*AVAILABLE DATA*
● ● ● ● ● ● ●

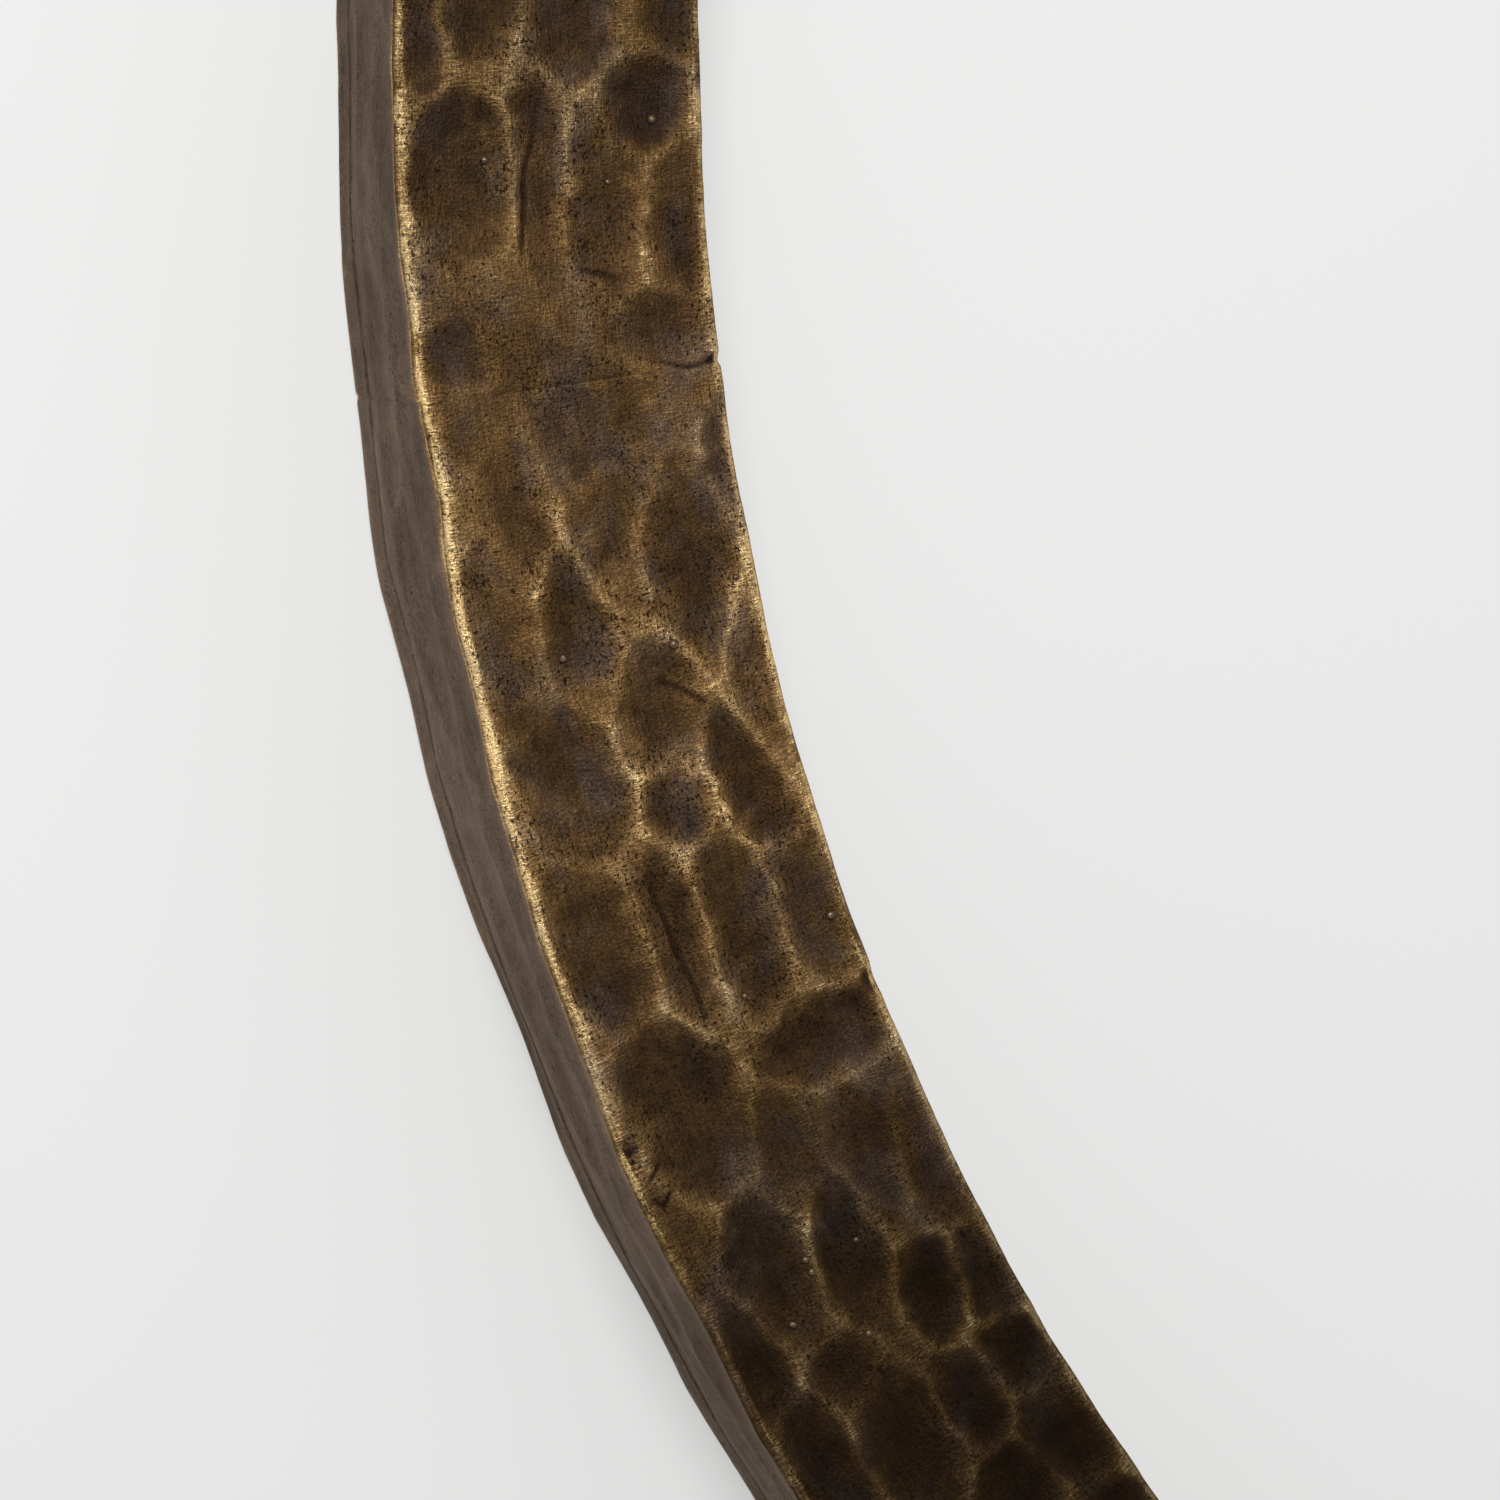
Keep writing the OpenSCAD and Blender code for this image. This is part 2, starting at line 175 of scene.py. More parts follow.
# Gouges on the front face from turn 7 to 42: turn in degrees, across, length, width, depth, lean
# in degrees and how pointed the far end is, from -1 (the end towards the neck) to 1 (the bell).
FACE_GOUGES = [
    (40.9, 16.0, 13, 6, 0.6, 0, 0.0), (41.6, 8.0, 13, 11, 1.0, 0, 0.0),
    (41.2, -3.0, 16, 11, 1.0, 0, 0.0), (39.2, -12.5, 11, 11, 1.2, 20, 0.0),
    (41.4, -17.0, 13, 9, 0.7, 0, 0.0), (38.1, 11.5, 19, 12, 1.0, -6, 0.2),
    (38.1, 1.5, 24, 7, 0.6, 3, 0.0), (37.3, -7.0, 23, 11, 0.8, -4, -0.5),
    (36.8, -16.5, 19, 10, 0.8, 0, -0.3), (34.4, 14.5, 8, 7, 0.4, 0, 0.0),
    (34.5, -12.0, 8, 10, 0.4, 0, 0.0), (31.0, 8.5, 17, 9, 0.5, 0, 0.0),
    (31.2, -2.5, 26, 13, 0.6, 5, -0.6), (28.3, 4.5, 20, 9.5, 0.9, 0, 0.6),
    (29.1, -11.5, 25, 11, 1.1, -4, -0.6), (31.2, -18.5, 16, 6, 0.7, 0, 0.0),
    (28.5, 13.5, 24, 9, 0.6, 0, 0.2), (26.3, -4.0, 16, 11, 0.9, 0, 0.4),
    (25.4, 9.8, 23, 13, 1.2, 8, 0.0), (24.2, -2.5, 9, 8, 0.7, 0, 0.0),
    (24.3, -12.5, 20, 8, 1.2, 16, 0.0), (25.9, -18.0, 20, 9, 0.5, 0, 0.0),
    (24.7, 18.0, 13, 4, 0.4, 0, 0.0), (22.0, 12.0, 24, 12, 1.0, 3, 0.0),
    (21.5, 3.0, 24, 8, 0.8, 3, 0.0), (21.3, -6.0, 24, 9, 0.9, 0, -0.2),
    (21.2, -15.5, 20, 10, 0.8, 0, -0.3), (18.2, -11.0, 10, 17, 1.1, 0, 0.0),
    (18.0, 8.8, 22, 14, 1.5, 10, 0.0), (16.3, 0.0, 14, 10, 0.8, 0, 0.2),
    (15.6, -9.6, 19, 11, 0.9, 0, -0.5), (14.6, -17.0, 20, 8, 0.6, 0, 0.0),
    (14.0, 7.5, 23, 10, 1.0, -4, 0.3), (13.6, -2.0, 21, 9, 1.2, -4, 0.4),
    (11.9, -9.5, 13, 9, 1.3, -8, -0.2), (11.6, -16.5, 14, 8, 0.9, 0, 0.0),
    (9.6, -15.5, 12, 10, 1.0, 0, 0.0), (12.5, 14.6, 16, 8, 1.0, 0, 0.0),
    (11.4, 5.5, 10, 9, 0.7, 0, 0.0), (9.4, 3.0, 18, 11, 0.9, 0, 0.0),
    (9.3, -6.5, 13, 9, 0.8, 0, 0.0), (7.6, -14.5, 16, 10, 0.9, 0, 0.0),
    (7.0, -6.0, 13, 10, 0.9, 0, 0.0), (10.0, 13.0, 17, 9, 0.9, 0, 0.0),
    (17.6, 19.4, 3.0, 6, 0.4, 60, 0.0), (18.8, -19.6, 5, 5, 0.9, 0, 0.0),
    (33.7, -19.8, 1.6, 4, 0.8, 0, 0.0),
]
# Cracks and cold shuts on the front face: lines through (turn in degrees, across).
CRACKS = [
    [(39.5, 1.0), (38.6, 2.2), (37.8, 3.6), (36.9, 3.9), (36.1, 4.6)],
    [(23.0, 3.8), (21.9, 3.2), (20.8, 3.0), (19.7, 2.4)],
    [(26.9, -4.5), (26.6, -7.0), (26.2, -9.5)],
    [(33.6, -20.0), (33.5, -15.5), (33.7, -12.0)],
    [(17.95, 19.8), (17.75, 18.6), (17.8, 17.3)],
    [(17.05, 17.6), (17.15, 16.2), (17.3, 14.9)],
    [(16.7, 18.0), (16.45, 17.0), (16.7, 15.0)],
    [(35.9, -3.0), (35.6, -7.5)],
]
# How far the outer side stands out at its foot, and how far its arris is worn in: (turn in degrees,
# millimetres).
BELLY = [(8, 0.0), (14, 0.3), (20, 0.9), (24, 1.5), (30, 1.4), (34, 0.7), (41, 0.7), (48, 0.0)]
ARRIS_WEAR = [(12, 0.0), (15, 0.5), (17.6, 0.2), (19, 0.5), (20, 0.0), (29, 0.2), (30.2, 1.0), (31.5, 1.8),
              (32.7, 1.2), (34.0, 0.5), (35.2, 0.8), (36.5, 0.2), (38.0, 0.0), (39.8, 0.3), (42, 0.0)]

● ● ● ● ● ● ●

*YOUR OBJECTIVE*
Take the data above and return it exactly.

*ANSWER IN FULL*
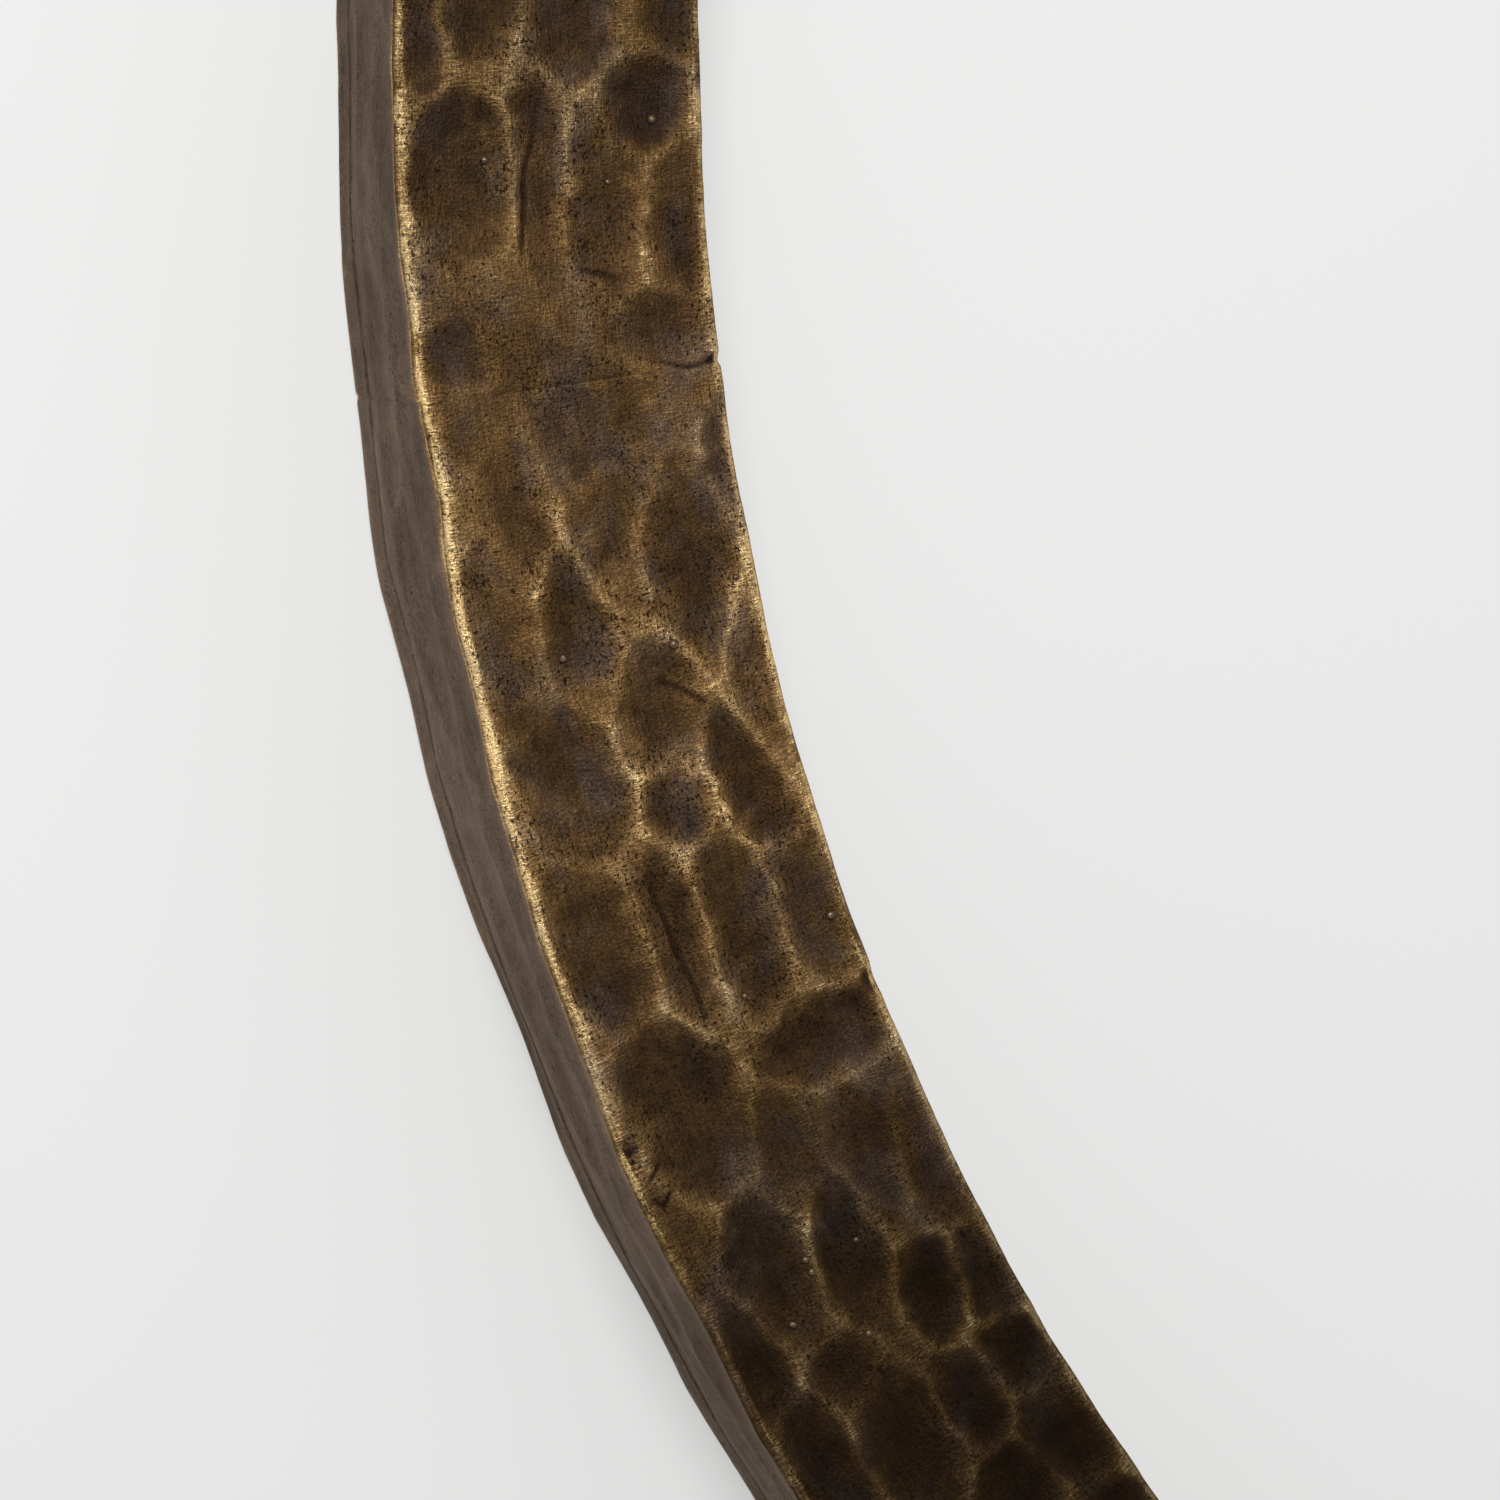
Keep writing the OpenSCAD and Blender code for this image. This is part 2, starting at line 175 of scene.py. More parts follow.
# Gouges on the front face from turn 7 to 42: turn in degrees, across, length, width, depth, lean
# in degrees and how pointed the far end is, from -1 (the end towards the neck) to 1 (the bell).
FACE_GOUGES = [
    (40.9, 16.0, 13, 6, 0.6, 0, 0.0), (41.6, 8.0, 13, 11, 1.0, 0, 0.0),
    (41.2, -3.0, 16, 11, 1.0, 0, 0.0), (39.2, -12.5, 11, 11, 1.2, 20, 0.0),
    (41.4, -17.0, 13, 9, 0.7, 0, 0.0), (38.1, 11.5, 19, 12, 1.0, -6, 0.2),
    (38.1, 1.5, 24, 7, 0.6, 3, 0.0), (37.3, -7.0, 23, 11, 0.8, -4, -0.5),
    (36.8, -16.5, 19, 10, 0.8, 0, -0.3), (34.4, 14.5, 8, 7, 0.4, 0, 0.0),
    (34.5, -12.0, 8, 10, 0.4, 0, 0.0), (31.0, 8.5, 17, 9, 0.5, 0, 0.0),
    (31.2, -2.5, 26, 13, 0.6, 5, -0.6), (28.3, 4.5, 20, 9.5, 0.9, 0, 0.6),
    (29.1, -11.5, 25, 11, 1.1, -4, -0.6), (31.2, -18.5, 16, 6, 0.7, 0, 0.0),
    (28.5, 13.5, 24, 9, 0.6, 0, 0.2), (26.3, -4.0, 16, 11, 0.9, 0, 0.4),
    (25.4, 9.8, 23, 13, 1.2, 8, 0.0), (24.2, -2.5, 9, 8, 0.7, 0, 0.0),
    (24.3, -12.5, 20, 8, 1.2, 16, 0.0), (25.9, -18.0, 20, 9, 0.5, 0, 0.0),
    (24.7, 18.0, 13, 4, 0.4, 0, 0.0), (22.0, 12.0, 24, 12, 1.0, 3, 0.0),
    (21.5, 3.0, 24, 8, 0.8, 3, 0.0), (21.3, -6.0, 24, 9, 0.9, 0, -0.2),
    (21.2, -15.5, 20, 10, 0.8, 0, -0.3), (18.2, -11.0, 10, 17, 1.1, 0, 0.0),
    (18.0, 8.8, 22, 14, 1.5, 10, 0.0), (16.3, 0.0, 14, 10, 0.8, 0, 0.2),
    (15.6, -9.6, 19, 11, 0.9, 0, -0.5), (14.6, -17.0, 20, 8, 0.6, 0, 0.0),
    (14.0, 7.5, 23, 10, 1.0, -4, 0.3), (13.6, -2.0, 21, 9, 1.2, -4, 0.4),
    (11.9, -9.5, 13, 9, 1.3, -8, -0.2), (11.6, -16.5, 14, 8, 0.9, 0, 0.0),
    (9.6, -15.5, 12, 10, 1.0, 0, 0.0), (12.5, 14.6, 16, 8, 1.0, 0, 0.0),
    (11.4, 5.5, 10, 9, 0.7, 0, 0.0), (9.4, 3.0, 18, 11, 0.9, 0, 0.0),
    (9.3, -6.5, 13, 9, 0.8, 0, 0.0), (7.6, -14.5, 16, 10, 0.9, 0, 0.0),
    (7.0, -6.0, 13, 10, 0.9, 0, 0.0), (10.0, 13.0, 17, 9, 0.9, 0, 0.0),
    (17.6, 19.4, 3.0, 6, 0.4, 60, 0.0), (18.8, -19.6, 5, 5, 0.9, 0, 0.0),
    (33.7, -19.8, 1.6, 4, 0.8, 0, 0.0),
]
# Cracks and cold shuts on the front face: lines through (turn in degrees, across).
CRACKS = [
    [(39.5, 1.0), (38.6, 2.2), (37.8, 3.6), (36.9, 3.9), (36.1, 4.6)],
    [(23.0, 3.8), (21.9, 3.2), (20.8, 3.0), (19.7, 2.4)],
    [(26.9, -4.5), (26.6, -7.0), (26.2, -9.5)],
    [(33.6, -20.0), (33.5, -15.5), (33.7, -12.0)],
    [(17.95, 19.8), (17.75, 18.6), (17.8, 17.3)],
    [(17.05, 17.6), (17.15, 16.2), (17.3, 14.9)],
    [(16.7, 18.0), (16.45, 17.0), (16.7, 15.0)],
    [(35.9, -3.0), (35.6, -7.5)],
]
# How far the outer side stands out at its foot, and how far its arris is worn in: (turn in degrees,
# millimetres).
BELLY = [(8, 0.0), (14, 0.3), (20, 0.9), (24, 1.5), (30, 1.4), (34, 0.7), (41, 0.7), (48, 0.0)]
ARRIS_WEAR = [(12, 0.0), (15, 0.5), (17.6, 0.2), (19, 0.5), (20, 0.0), (29, 0.2), (30.2, 1.0), (31.5, 1.8),
              (32.7, 1.2), (34.0, 0.5), (35.2, 0.8), (36.5, 0.2), (38.0, 0.0), (39.8, 0.3), (42, 0.0)]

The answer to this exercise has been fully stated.